The Australian Greens support these bills and the improvements they make to the framework for reviewing foreign investment. In particular, we support:
the creation of a specific test for proposed foreign investment that has national security implications;
the Treasurer being given clear powers to enforce conditions placed on foreign investment; and
the creation of a consolidated register of foreign owned assets.
However, one of the major issues with the existing framework is the lack of transparency around foreign investment approvals. This issue remains unaddressed in these Bills.
Foreign investment approval in Australia largely occurs in the dark. Publication of any decision to approve a foreign investment, the reasons for approving a foreign investment, and any conditions placed on the approval of a foreign investment are at the discretion of the Treasurer. If the government of the day wants to keep quiet who, from where, is buying what, and on what condition, then that’s entirely up to them.
The lack of transparency around foreign investment approvals affects potential foreign investors' expectation of what is or isn’t acceptable. It creates a system that is intrinsically politically biased. In turn, this creates opportunities for the government to extract from foreign investors an arrangement, free from public scrutiny, that suits its political ends rather than the national interest. In a country where there is no independent national integrity commission, this creates an environment where corruption can flourish.
The decision to grant proposed foreign investments a ‘no objection notification’ (approval) or an ‘exemption certificate’ should be made public, along with a statement of reasons, with an exemption from this publication requirement being available on national security grounds.
Another example of this lack of transparency is inadequate reporting of the levels and origin of foreign ownership in Australia, particularly in relation to land.
The new Register of Foreign Ownership of Australian Assets consolidates existing registers. This includes the existing Register of Foreign Ownership of Agricultural Land which was established by the Government with the support of the Australian Greens in 2015. Both the existing register, and the new consolidated register as established by these bills, are required to generate an annual publicly available report containing aggregate statistical information on foreign ownership.
To date, these statistical reports, prepared by the Australian Taxation Office, have only included information on the area of agricultural land in which there is a foreign interest, and not the value of agricultural land in which there is a foreign interest. This presents a distorted picture of the level of foreign ownership, particularly given the variation in quality of agricultural land in Australia. The current approach fails to adequately represent the importance of the amount of land in which there is a foreign interest.

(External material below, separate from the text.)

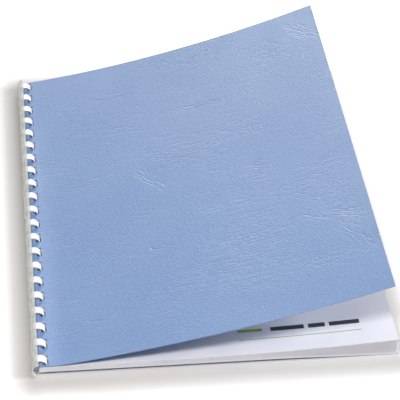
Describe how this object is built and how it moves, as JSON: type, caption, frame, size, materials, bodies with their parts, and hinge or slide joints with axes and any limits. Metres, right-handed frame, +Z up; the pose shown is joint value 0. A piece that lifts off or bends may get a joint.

The annual statistical report contains information on the area, value, tenure and use of land, including agricultural land, in which there is a foreign interest.
Critical infrastructure and renewable energy
The definition of a notifiable national security action in these bills includes infrastructure defined as a critical infrastructure asset under the Security of Critical Infrastructure Act 2018. The Department of Home Affairs is undertaking consultation on the Exposure Draft of the Security Legislation Amendment (Critical Infrastructure) Bill 2020. In respect of critical electricity assets, the Explanatory Document states that:
It is likely that an expanded set of generator assets will be captured, building on the existing approach in the rules.
Currently, the Security of Critical Infrastructure Rules 2018 establish thresholds for electricity generation stations in each state and territory proportional to population, starting with 1,400MW for NSW, down to 300MW for the Northern Territory.
Renewable energy advocates have raised concerns that a large reduction in the thresholds for electricity generators is being considered (i.e. as low as 30MW). Such a change would disproportionately affect renewable energy as individual generation facilities are usually smaller.
The National Electricity Market connects about 50GW of generation capacity. A 30MW generation facility would account for about 0.06% of the NEM. The Exposure Draft does not make the case for why a reduction in threshold of this magnitude is necessary to ensure the integrity of Australia’s electricity supply.
Although the Senate will have the opportunity to consider the Security Legislation Amendment (Critical Infrastructure) Bill 2020 directly, it is prudent to express a view on the potential impact that these proposed changes in the definition of critical infrastructure would have on the working of the foreign investment laws under consideration here.
The threshold for critical electricity assets be set at a level that does not have a disproportionate impact on renewable energy.